■ **TASK GOAL**
Restate, exactly and only, the lines from the first through the line containing "from mathutils import Matrix, Vector".

■ **SOURCE EXCERPT**
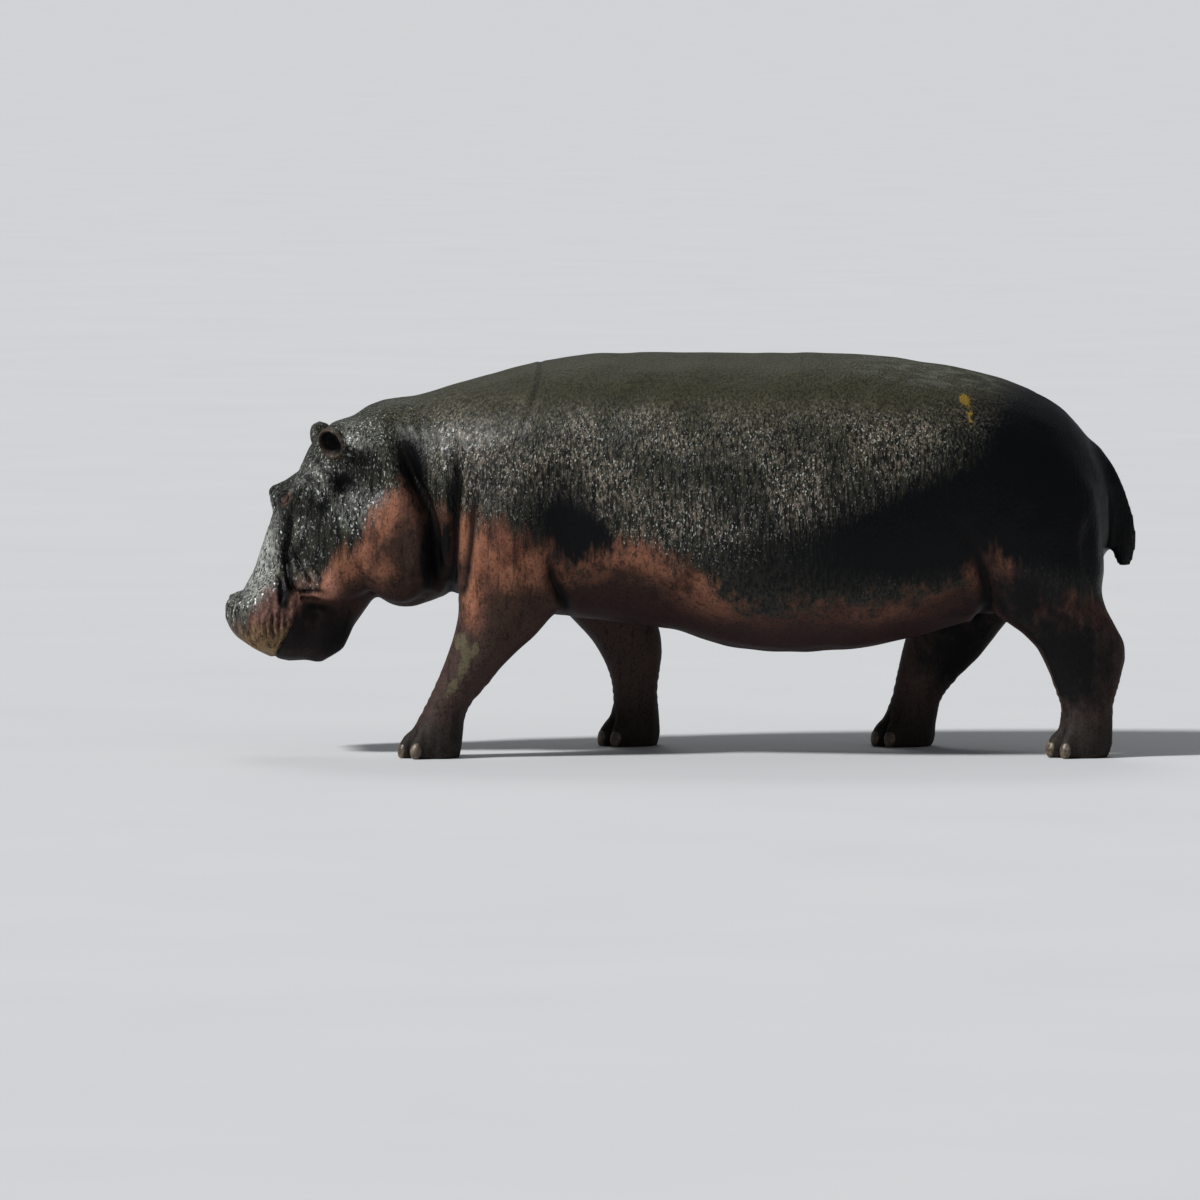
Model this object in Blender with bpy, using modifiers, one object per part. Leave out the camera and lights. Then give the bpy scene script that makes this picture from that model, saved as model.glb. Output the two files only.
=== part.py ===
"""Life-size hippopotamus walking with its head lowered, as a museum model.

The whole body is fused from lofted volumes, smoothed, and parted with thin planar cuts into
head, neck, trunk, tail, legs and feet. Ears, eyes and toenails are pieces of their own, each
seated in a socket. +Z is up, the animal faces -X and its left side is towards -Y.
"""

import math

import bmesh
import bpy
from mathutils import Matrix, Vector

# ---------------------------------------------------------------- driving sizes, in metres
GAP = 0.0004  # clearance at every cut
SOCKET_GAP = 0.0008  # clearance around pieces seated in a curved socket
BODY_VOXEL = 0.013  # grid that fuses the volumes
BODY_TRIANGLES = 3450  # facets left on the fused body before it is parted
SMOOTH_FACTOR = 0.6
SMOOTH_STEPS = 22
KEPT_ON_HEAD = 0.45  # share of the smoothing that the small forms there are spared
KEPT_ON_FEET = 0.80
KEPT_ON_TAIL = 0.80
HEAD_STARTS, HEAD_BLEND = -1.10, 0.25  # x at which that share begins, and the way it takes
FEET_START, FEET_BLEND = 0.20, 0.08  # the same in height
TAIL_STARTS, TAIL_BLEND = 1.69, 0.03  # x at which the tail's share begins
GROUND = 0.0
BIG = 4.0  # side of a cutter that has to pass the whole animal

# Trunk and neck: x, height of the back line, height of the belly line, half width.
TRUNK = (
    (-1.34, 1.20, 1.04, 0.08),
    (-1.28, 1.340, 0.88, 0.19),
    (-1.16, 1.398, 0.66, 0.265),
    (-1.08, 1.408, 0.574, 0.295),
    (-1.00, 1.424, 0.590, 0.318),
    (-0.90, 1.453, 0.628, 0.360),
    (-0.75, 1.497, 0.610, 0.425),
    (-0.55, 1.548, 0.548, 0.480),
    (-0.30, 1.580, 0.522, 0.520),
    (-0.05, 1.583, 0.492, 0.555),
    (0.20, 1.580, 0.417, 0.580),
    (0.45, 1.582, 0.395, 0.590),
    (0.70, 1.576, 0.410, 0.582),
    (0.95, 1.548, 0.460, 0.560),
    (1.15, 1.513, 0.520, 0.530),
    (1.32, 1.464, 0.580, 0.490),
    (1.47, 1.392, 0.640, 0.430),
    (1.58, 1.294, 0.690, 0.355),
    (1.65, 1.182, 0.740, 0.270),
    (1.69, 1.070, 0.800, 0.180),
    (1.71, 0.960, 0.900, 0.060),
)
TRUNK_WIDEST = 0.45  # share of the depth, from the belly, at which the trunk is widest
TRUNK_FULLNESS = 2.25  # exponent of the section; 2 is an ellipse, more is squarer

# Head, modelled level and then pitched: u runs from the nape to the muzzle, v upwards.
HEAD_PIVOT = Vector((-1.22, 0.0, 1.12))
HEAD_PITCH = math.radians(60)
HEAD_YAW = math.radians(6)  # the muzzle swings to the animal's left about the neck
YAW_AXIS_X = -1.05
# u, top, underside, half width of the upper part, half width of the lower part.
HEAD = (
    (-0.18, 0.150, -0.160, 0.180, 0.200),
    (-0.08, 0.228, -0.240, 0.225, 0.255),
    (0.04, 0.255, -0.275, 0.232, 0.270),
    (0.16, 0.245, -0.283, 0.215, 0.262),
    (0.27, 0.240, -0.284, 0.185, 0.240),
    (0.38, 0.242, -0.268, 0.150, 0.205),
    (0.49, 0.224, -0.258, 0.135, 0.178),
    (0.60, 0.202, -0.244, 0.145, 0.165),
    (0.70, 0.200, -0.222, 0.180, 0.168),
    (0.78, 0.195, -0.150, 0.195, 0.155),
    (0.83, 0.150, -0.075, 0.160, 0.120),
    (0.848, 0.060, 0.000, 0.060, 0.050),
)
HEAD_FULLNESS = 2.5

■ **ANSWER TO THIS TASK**
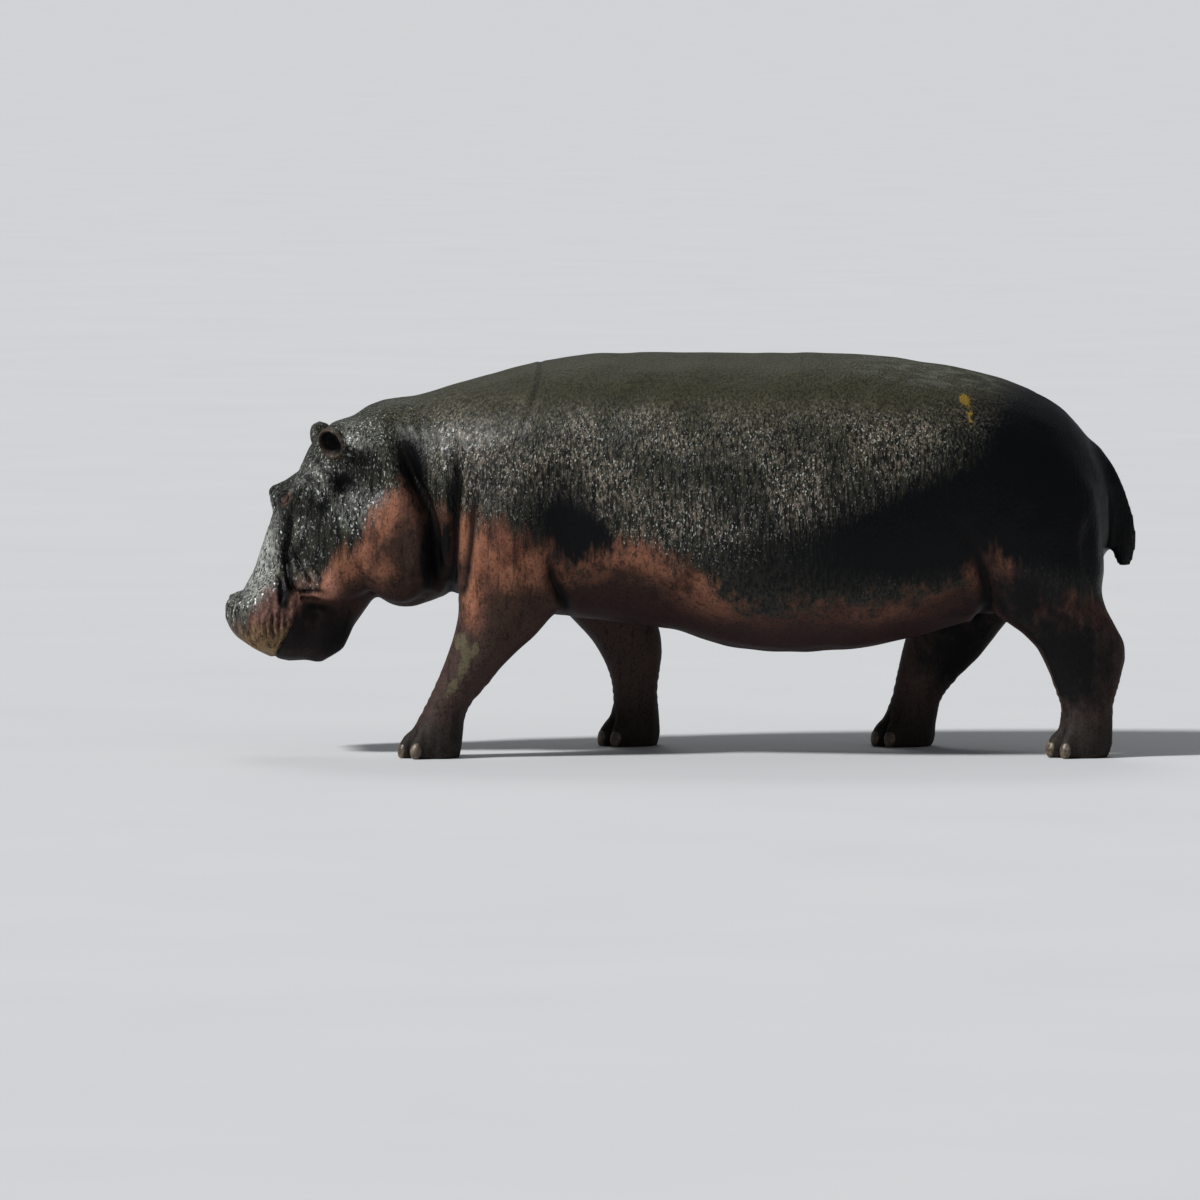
Model this object in Blender with bpy, using modifiers, one object per part. Leave out the camera and lights. Then give the bpy scene script that makes this picture from that model, saved as model.glb. Output the two files only.
=== part.py ===
"""Life-size hippopotamus walking with its head lowered, as a museum model.

The whole body is fused from lofted volumes, smoothed, and parted with thin planar cuts into
head, neck, trunk, tail, legs and feet. Ears, eyes and toenails are pieces of their own, each
seated in a socket. +Z is up, the animal faces -X and its left side is towards -Y.
"""

import math

import bmesh
import bpy
from mathutils import Matrix, Vector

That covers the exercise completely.